内外の多くの専門家は、戦争が始まったとしても、それが短期間で終息すれば、マクロ的な影響は決して大きいものではないというふうに言っております。それが基本線だと思います。そういった基本線を踏まえながら、しかし、これは不測の事態が起こらないようにしっかりと見ていきたいということであります。

当面、総理の指示を受けてということでありますが、やはり先程の繰り返しになりますが、まず10時のブッシュ大統領の演説等々を踏まえて、しっかりと情報を収集すること。その中で、我々としては特に市場の動向に対して、従来以上にやはりしっかりと日本銀行と連絡を取りながら、また証券取引所等々とも連絡を取りながら、その対応を考えていく必要があると思っております。

問)

市場関係なんですけれども、緊迫化しているということで実際に開戦ということになった場合に取り得る対応として、例えば市場閉鎖とか値幅制限とかがあると思うんですけれども、その辺り、現時点ではどのようにお考えになっているかお願いします。

答)

これは、その現状を見てしっかりと判断していくということに尽きると思います。

しかし、市場というのは基本的にやはりいつでも取引できるということが市場の大前提でありますので、それの原則を守りながら、しっかりと見ていきたいというふうに思います。

問)

値幅制限については検討されるという方向ではあるんでしょうか。

答)

これもやはり事態を見ながら、やるべきときは当然柔軟に対応しなければいけませんですけれども、これまた価格形成は自由であるというのが市場の大前提でありますから、市場の大前提と言いますか、本質を損なわないように、しかし緊急の場合については柔軟に、正に事態に即応してやっていくことが我々の務めだと思います。

問)

逆にアメリカの市場は高騰しているようなのですけれど、これはどういうふうに分析されますでしょうか。

答)

マーケットはいろいろな要因で動きますから、それになかなかコメントをするのは、特に私の立場では難しいんでありますけれども、一般の見方は、やはり不確実要因がなくなるということを言う専門家はいるようであります。

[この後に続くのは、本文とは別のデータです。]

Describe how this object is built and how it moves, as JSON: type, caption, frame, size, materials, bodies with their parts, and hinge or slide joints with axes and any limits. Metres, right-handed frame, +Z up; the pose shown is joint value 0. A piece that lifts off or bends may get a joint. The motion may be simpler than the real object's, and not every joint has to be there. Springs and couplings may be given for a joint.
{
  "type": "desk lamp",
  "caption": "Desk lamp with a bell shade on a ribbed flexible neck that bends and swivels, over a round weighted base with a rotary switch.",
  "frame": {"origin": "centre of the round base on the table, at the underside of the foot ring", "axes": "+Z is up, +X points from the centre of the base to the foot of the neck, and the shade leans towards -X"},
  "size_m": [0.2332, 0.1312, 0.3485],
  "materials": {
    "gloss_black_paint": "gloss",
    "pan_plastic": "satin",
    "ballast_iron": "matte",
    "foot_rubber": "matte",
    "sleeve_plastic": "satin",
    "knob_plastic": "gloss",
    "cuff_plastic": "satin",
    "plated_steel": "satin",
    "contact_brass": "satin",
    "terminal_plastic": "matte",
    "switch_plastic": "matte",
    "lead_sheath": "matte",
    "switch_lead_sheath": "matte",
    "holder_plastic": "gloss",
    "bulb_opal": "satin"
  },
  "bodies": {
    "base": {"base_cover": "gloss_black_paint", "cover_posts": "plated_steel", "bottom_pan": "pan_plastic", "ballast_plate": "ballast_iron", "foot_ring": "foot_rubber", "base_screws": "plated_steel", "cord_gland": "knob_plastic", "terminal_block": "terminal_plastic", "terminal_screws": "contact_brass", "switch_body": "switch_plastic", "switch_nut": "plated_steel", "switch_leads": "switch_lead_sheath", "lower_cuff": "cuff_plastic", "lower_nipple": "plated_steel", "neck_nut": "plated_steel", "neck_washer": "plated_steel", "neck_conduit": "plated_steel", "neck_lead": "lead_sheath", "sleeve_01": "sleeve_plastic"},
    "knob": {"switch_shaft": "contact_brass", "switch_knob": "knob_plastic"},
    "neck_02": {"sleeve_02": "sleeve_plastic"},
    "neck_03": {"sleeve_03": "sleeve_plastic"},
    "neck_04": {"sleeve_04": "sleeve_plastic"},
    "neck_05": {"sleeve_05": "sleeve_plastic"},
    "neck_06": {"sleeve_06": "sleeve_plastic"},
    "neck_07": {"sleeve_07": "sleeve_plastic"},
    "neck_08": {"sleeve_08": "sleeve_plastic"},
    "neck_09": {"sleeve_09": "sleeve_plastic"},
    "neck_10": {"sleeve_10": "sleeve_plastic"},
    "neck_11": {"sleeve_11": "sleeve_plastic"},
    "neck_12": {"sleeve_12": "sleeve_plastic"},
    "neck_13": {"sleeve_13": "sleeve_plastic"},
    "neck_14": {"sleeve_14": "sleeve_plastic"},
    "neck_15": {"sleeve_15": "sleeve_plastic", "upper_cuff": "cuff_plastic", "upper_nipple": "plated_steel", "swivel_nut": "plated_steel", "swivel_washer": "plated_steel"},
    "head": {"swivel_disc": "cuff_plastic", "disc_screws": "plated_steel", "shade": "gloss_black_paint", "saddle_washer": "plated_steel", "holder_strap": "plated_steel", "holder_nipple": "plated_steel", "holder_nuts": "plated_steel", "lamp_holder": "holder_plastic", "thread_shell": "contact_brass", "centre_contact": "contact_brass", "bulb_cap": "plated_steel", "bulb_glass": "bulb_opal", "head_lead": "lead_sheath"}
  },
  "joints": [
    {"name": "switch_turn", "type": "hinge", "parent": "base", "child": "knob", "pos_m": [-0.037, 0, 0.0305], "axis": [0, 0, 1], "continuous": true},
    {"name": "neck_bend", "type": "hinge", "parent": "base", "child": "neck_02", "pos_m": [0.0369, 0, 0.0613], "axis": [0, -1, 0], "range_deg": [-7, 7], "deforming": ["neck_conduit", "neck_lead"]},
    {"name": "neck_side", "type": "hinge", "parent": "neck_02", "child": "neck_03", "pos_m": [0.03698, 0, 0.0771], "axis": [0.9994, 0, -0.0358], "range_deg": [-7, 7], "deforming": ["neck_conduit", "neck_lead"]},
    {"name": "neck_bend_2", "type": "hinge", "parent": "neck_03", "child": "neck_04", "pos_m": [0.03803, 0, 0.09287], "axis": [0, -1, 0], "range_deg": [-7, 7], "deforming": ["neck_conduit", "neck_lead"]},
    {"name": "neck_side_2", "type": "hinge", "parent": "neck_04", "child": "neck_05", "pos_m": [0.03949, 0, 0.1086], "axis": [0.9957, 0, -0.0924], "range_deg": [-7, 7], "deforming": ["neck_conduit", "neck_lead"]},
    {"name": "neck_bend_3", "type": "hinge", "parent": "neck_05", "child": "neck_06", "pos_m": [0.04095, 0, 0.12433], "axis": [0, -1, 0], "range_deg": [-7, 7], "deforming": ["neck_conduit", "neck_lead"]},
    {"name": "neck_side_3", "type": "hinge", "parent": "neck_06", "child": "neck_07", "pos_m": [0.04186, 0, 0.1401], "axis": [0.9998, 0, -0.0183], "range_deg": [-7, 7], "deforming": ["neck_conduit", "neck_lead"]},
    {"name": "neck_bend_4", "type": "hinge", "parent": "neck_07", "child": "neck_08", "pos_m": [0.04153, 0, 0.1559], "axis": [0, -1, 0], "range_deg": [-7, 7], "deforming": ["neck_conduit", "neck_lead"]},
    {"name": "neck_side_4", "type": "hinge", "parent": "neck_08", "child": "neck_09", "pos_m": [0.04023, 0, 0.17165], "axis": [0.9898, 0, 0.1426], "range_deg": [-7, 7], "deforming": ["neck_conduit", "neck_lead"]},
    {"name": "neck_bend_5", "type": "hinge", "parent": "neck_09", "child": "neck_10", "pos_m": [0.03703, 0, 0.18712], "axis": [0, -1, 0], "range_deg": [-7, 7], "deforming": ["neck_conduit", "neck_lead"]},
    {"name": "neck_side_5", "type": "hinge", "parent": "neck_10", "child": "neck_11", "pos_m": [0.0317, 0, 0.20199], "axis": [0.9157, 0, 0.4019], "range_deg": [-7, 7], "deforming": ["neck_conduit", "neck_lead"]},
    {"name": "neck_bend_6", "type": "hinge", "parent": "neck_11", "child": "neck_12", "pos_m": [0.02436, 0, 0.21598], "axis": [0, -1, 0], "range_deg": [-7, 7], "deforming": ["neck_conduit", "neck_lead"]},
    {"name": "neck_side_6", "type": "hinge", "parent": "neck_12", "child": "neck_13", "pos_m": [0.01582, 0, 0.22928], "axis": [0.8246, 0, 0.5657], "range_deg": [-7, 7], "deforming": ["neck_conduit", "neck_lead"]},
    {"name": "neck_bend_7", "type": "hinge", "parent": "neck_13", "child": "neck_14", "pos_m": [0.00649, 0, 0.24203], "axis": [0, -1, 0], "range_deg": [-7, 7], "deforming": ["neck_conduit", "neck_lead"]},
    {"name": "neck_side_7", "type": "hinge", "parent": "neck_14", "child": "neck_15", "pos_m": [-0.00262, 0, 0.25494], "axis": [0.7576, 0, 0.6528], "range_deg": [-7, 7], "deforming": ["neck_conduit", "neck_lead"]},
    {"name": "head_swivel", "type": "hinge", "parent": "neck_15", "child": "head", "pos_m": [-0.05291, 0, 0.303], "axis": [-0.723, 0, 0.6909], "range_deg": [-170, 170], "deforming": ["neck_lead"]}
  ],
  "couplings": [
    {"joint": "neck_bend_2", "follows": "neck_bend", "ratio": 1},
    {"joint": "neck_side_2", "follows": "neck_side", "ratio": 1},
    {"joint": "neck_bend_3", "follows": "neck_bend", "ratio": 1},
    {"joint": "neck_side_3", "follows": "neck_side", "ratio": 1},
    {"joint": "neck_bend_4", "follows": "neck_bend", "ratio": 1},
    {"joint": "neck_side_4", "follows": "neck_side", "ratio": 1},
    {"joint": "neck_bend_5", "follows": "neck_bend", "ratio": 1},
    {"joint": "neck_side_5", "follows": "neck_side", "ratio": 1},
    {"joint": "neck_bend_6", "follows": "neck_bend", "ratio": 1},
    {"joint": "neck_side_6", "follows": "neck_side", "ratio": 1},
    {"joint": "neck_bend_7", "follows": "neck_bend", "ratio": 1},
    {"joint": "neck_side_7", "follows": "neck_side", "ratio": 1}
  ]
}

いずれにしても、いつも言っていますけれども、地政学的な不確実性、これがやはり日本のみならず世界のマーケットに対する重しになっているということでありますので、これからどういう展開になるかということは、まだ不確実な要因もありますので、しっかりと見ていきたいと思います。

問)

明日、日銀の速水総裁が退任されるんですけれども、速水総裁の5年間の日銀の施策を振り返ってご感想をお願いします。

答)

昨日の月例経済報告の場でも、山崎幹事長が仰いましたけれども、やはり本当に難しい時期に5年間、特に新日銀法になってからすぐの総裁ご就任であったというふうに思いますけれども、大変ご苦労の多い仕事だったと思います。デフレはまだ続いておりますから、中央銀行に課せられた役割は引き続き大きいわけでありますけれども、この速水総裁が残された、特に非常に果敢な金融緩和とかゼロ金利政策、そういった実績の上に立って、日本銀行が引き続きしっかりとこの金融面でのコントロールをしていっていただきたいなというふうに思っています。

問)

昨日の月例の場で、公明党の冬柴幹事長の方から、銀行等保有株式取得機構等の8%の拠出金について、少し考えた方がいいんじゃないかというような意見が出たようですが、これについてどういったお考えをお持ちでしょうか。

答)

これは大所高所から与党の方等々でもいろいろご議論をいただいているというふうに認識をしております。そうした与党の議論等々を注視しながらやって参りたいというふうに思います。

問)

戦争に絡んで何らかの経済対策本部等を設けるような考えはございますでしょうか。

答)

繰り返しますけれども、10時にブッシュ大統領がいろいろ話されますし、そうした動向を見ながらしっかりと判断をしていきたいと思います。